春のこの時期、ラジオからは、卒業の定番曲がどこからも聞こえてくる。クリスマス・ソングと卒業ソングは、当たれば長く歌い続けてもらえるメリットがある。学校だけでなく、職場においても、転勤もあれば、就職もある。新年度は新しい門出となる。別れがあり、出会いを待つことになるだろう。緊張が走るのは当然である。役所も手続きで忙しいに違いない。近年の電子化は、そうした労力を軽減してくれるものと期待できる。だが、やはり「ひと」とのつながりや関係なしでは、生きていけない、と考えたほうがよさそうだ。
 
京都でも、たとえば新聞集金の方にお世話になった。その下宿を出て行くときも、私のことは印象的だった、というようなことを漏らしてくれた。それなりの挨拶をして、丁寧な対応をしていたら、なんらかのものが返ってくるものである。新たな扉を開いて、次の世界に出ていくときには、不安も伴うことだろうが、あまりにお人好しでない程度に、誠実な対応をしていくことが望ましい。
 
もちろん、そうした世間知らずの学生を狙う輩もいる。尤もらしい団体の名を出して、キーホルダーやハンカチなどを見せて、募金だの寄付だのと称して訪ねてくる、あの宗教団体もあった。
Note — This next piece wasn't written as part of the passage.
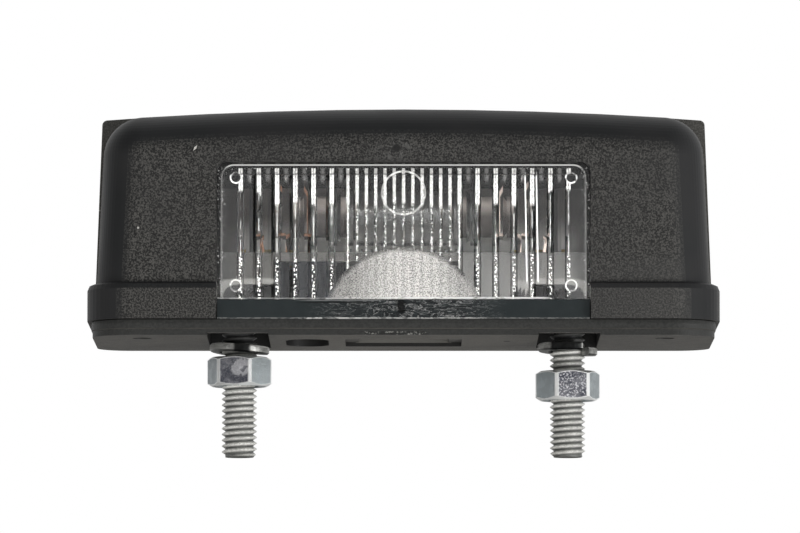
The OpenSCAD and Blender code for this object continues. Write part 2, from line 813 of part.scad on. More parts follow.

それのごく一部を実際に福祉に寄付はするが、大部分は韓国に送られていることは明白であった。四条烏丸にビデオセンターを陣取って、アンケートと言って近づいてくることもあった。だからといって、あらゆる人の厚意を軽んじてよいわけがない。何事もまた、社会勉強であった。経験にまさる学習はない。
 
春、心配もあろうが、それ以上に希望のスタートが切れたらよい、と願う。お読みのあなたに、あなたの周りの方々に。
 
震災の痛みが疼く方々の心にも、できるなら、春の風がそよ吹いてきてほしい。こちらではもう菜の花が、その風に揺れている。